EXERCISE DETAILS. Locate every line that holds the string "with" and copy it.
━━━━━ AVAILABLE DATA ━━━━━
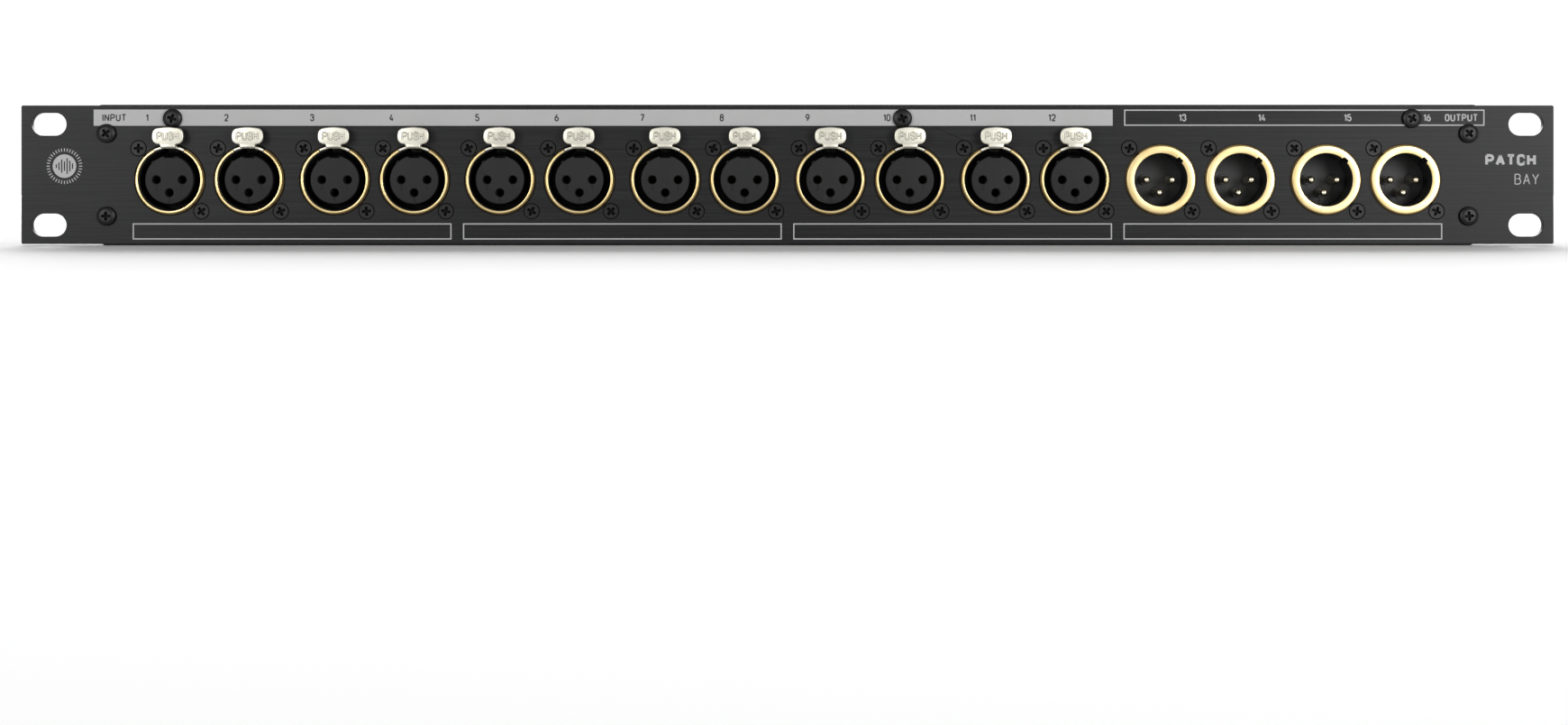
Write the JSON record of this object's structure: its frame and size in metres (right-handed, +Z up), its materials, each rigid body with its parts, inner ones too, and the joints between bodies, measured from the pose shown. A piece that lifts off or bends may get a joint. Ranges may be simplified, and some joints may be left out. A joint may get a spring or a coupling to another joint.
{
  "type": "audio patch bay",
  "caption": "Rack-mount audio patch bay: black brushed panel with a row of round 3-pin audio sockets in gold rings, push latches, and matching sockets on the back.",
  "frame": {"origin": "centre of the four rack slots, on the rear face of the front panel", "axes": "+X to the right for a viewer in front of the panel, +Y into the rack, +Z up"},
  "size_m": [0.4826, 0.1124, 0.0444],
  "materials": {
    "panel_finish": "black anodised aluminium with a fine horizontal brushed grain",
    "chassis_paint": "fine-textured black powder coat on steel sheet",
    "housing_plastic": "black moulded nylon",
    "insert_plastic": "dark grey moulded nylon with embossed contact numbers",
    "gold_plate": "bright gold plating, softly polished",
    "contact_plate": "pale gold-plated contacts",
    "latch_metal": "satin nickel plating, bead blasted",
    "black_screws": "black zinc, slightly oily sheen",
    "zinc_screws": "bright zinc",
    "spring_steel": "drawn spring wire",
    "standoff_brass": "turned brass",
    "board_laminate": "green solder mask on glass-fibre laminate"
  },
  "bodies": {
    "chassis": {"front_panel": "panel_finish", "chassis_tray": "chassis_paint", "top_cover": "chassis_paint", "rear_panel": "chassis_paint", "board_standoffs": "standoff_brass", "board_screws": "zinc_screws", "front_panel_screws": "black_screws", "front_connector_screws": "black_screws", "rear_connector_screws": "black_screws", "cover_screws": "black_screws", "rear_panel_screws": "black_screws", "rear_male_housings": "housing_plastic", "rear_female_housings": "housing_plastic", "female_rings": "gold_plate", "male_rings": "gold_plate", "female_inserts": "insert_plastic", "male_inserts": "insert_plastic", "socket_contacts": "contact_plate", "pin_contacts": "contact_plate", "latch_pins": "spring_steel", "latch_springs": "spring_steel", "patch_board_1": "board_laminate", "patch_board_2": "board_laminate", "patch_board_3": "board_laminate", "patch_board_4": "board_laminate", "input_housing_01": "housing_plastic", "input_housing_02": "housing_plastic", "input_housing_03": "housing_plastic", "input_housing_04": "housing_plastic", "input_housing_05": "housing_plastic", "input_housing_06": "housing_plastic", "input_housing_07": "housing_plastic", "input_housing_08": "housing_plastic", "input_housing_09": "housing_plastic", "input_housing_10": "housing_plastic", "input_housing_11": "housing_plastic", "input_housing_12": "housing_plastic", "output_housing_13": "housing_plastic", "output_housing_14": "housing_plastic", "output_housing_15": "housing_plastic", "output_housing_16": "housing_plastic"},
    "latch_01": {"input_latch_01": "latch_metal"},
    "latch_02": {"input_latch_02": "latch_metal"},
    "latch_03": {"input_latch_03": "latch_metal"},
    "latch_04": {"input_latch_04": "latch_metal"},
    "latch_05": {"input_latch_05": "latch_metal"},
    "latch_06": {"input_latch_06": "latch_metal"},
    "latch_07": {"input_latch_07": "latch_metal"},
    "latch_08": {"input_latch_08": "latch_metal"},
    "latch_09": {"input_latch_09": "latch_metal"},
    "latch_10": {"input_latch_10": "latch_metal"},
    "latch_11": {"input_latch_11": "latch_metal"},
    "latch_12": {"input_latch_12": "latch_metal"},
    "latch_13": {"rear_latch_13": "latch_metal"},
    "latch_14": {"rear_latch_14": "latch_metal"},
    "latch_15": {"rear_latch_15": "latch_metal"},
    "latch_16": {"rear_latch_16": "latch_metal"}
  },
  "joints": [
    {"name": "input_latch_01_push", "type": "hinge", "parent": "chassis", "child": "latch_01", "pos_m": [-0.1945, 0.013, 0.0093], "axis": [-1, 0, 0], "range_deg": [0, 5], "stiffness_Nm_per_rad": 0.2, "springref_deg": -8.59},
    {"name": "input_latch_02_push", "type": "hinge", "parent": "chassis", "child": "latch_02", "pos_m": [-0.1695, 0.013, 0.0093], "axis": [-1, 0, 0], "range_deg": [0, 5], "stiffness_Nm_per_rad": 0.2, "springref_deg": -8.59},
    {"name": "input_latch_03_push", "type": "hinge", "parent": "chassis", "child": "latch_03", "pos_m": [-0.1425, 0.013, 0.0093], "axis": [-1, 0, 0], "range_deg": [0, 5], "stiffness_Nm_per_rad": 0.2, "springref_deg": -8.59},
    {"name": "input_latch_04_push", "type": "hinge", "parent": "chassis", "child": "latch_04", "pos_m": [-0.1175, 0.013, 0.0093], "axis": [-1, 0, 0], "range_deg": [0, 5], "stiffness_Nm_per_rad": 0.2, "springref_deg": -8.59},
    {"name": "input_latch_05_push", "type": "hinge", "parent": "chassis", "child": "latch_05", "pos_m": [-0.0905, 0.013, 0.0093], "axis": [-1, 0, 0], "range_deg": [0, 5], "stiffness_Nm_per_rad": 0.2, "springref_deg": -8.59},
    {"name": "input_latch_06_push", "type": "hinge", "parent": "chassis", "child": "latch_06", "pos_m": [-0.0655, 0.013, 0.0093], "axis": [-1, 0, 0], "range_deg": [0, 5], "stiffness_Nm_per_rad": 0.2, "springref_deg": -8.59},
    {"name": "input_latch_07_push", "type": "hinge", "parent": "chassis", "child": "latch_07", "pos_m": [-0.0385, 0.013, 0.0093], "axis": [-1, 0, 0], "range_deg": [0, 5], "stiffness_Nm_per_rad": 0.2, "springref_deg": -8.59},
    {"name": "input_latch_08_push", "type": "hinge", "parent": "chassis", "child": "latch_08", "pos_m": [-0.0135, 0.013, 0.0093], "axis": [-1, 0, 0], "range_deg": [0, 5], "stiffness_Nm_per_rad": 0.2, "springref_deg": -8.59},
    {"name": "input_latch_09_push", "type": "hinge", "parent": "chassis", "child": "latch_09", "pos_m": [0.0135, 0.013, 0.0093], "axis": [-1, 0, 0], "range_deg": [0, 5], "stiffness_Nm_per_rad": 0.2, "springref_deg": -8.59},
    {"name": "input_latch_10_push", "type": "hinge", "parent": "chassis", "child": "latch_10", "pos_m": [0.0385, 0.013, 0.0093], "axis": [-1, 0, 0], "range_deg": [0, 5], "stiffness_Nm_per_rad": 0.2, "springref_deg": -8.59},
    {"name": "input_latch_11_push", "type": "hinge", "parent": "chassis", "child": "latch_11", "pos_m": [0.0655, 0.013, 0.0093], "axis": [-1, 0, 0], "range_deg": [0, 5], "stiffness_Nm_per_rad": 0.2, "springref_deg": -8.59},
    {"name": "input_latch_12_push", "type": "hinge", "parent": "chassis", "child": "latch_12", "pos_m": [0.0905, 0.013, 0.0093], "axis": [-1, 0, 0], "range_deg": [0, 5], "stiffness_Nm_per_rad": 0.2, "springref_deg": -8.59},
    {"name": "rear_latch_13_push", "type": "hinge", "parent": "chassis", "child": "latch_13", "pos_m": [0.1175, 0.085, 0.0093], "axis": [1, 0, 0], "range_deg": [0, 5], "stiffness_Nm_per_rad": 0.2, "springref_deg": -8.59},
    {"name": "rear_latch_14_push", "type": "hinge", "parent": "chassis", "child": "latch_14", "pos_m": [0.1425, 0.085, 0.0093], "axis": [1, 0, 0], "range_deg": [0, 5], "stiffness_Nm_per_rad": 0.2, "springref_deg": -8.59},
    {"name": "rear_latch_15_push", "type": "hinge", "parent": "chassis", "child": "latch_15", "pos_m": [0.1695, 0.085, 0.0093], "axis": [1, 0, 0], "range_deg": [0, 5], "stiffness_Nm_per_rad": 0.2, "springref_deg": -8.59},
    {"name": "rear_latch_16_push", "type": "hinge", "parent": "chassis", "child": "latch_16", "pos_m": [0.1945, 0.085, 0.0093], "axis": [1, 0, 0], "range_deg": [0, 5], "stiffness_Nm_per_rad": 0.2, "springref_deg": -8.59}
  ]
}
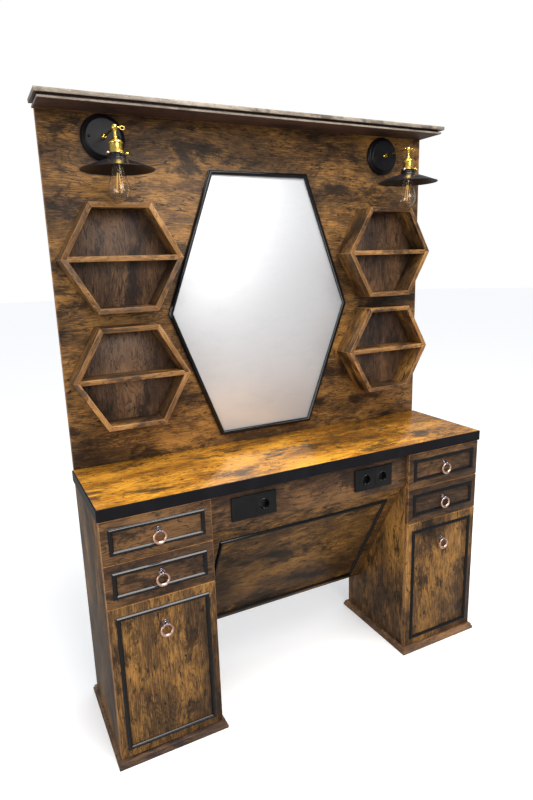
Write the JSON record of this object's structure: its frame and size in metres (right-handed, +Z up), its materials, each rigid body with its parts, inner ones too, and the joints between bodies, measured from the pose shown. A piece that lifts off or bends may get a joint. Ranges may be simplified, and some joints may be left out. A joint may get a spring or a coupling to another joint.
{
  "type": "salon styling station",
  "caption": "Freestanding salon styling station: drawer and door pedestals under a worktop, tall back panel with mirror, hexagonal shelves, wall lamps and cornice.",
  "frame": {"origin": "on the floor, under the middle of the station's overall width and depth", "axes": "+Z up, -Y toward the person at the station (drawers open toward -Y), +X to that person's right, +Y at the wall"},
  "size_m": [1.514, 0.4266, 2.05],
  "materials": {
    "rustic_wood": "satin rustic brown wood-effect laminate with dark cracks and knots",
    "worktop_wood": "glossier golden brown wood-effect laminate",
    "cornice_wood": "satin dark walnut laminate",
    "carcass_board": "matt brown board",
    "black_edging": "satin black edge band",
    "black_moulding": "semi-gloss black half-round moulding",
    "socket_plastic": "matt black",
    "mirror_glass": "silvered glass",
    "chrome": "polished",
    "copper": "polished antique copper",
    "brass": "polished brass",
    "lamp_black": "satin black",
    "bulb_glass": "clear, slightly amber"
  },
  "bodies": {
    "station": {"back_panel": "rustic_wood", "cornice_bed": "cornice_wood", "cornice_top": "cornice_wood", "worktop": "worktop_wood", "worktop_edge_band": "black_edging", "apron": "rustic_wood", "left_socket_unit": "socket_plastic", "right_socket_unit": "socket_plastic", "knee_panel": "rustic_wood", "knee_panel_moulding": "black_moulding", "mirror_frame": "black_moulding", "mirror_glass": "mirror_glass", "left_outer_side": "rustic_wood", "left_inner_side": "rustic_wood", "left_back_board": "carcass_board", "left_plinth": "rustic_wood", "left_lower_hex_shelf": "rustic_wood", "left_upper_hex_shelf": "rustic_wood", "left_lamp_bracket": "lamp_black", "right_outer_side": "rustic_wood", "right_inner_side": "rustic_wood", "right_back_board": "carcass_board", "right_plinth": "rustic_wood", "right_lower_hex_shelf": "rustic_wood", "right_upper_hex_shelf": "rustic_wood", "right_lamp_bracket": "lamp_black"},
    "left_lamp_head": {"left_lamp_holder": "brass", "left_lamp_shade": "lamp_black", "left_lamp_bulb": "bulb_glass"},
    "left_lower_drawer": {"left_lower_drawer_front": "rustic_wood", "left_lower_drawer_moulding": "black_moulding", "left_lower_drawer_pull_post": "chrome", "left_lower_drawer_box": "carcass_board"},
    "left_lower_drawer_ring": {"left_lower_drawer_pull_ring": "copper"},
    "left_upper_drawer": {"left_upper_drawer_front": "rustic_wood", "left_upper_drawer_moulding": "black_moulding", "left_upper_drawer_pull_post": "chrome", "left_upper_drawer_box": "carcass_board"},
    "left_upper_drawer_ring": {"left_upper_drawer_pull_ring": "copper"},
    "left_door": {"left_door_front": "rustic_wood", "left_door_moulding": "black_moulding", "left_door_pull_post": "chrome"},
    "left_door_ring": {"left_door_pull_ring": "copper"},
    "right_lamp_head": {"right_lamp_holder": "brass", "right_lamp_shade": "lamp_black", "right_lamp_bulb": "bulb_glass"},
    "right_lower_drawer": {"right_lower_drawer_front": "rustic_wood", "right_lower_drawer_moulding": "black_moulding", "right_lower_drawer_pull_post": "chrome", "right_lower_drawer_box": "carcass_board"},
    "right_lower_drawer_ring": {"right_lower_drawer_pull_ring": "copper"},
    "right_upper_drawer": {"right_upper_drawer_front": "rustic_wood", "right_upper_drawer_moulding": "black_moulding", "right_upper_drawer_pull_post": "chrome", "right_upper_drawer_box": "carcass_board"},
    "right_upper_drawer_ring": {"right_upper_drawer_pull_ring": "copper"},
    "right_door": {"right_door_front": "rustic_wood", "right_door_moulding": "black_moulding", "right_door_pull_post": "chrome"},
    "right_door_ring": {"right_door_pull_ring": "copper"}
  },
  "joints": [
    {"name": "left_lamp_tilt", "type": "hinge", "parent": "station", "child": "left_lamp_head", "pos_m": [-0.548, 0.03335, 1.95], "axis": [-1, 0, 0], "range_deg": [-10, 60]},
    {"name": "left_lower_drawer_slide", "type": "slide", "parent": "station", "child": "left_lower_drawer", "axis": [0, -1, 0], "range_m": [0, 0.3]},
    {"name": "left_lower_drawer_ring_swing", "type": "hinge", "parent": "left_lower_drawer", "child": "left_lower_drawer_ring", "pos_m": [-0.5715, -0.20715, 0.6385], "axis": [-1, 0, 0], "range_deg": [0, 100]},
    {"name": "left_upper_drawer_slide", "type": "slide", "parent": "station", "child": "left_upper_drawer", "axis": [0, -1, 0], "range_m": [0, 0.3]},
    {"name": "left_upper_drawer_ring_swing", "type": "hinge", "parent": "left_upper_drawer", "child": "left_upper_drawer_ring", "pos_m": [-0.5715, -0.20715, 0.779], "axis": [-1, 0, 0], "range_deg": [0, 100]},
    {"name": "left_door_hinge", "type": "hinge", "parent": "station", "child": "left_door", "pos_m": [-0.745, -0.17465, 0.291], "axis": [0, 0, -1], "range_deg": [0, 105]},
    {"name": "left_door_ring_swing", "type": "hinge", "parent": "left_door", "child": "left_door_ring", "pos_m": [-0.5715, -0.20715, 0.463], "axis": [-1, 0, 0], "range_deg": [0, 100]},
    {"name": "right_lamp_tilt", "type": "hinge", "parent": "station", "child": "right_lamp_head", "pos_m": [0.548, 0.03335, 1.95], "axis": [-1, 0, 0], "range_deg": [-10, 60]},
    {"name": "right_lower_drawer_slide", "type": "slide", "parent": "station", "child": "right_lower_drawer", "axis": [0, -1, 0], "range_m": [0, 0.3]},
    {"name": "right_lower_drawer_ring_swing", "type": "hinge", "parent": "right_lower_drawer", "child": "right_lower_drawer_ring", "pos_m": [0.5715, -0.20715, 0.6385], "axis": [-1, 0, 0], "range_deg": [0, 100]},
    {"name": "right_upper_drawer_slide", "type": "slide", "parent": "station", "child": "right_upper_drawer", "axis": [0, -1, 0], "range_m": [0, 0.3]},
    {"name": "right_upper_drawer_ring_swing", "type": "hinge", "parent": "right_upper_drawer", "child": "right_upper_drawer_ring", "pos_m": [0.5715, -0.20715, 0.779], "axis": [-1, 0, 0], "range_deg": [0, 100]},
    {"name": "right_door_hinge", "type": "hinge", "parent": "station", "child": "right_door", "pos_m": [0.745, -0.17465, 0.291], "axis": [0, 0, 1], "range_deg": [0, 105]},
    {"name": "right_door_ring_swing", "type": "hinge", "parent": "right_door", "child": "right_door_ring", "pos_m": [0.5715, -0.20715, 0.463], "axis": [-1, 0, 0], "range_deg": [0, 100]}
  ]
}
━━━━━
SOLUTION TO THIS TASK.
Write the JSON record of this object's structure: its frame and size in metres (right-handed, +Z up), its materials, each rigid body with its parts, inner ones too, and the joints between bodies, measured from the pose shown. A piece that lifts off or bends may get a joint. Ranges may be simplified, and some joints may be left out. A joint may get a spring or a coupling to another joint.
  "caption": "Rack-mount audio patch bay: black brushed panel with a row of round 3-pin audio sockets in gold rings, push latches, and matching sockets on the back.",
    "panel_finish": "black anodised aluminium with a fine horizontal brushed grain",
    "insert_plastic": "dark grey moulded nylon with embossed contact numbers",
Write the JSON record of this object's structure: its frame and size in metres (right-handed, +Z up), its materials, each rigid body with its parts, inner ones too, and the joints between bodies, measured from the pose shown. A piece that lifts off or bends may get a joint. Ranges may be simplified, and some joints may be left out. A joint may get a spring or a coupling to another joint.
  "caption": "Freestanding salon styling station: drawer and door pedestals under a worktop, tall back panel with mirror, hexagonal shelves, wall lamps and cornice.",
    "rustic_wood": "satin rustic brown wood-effect laminate with dark cracks and knots",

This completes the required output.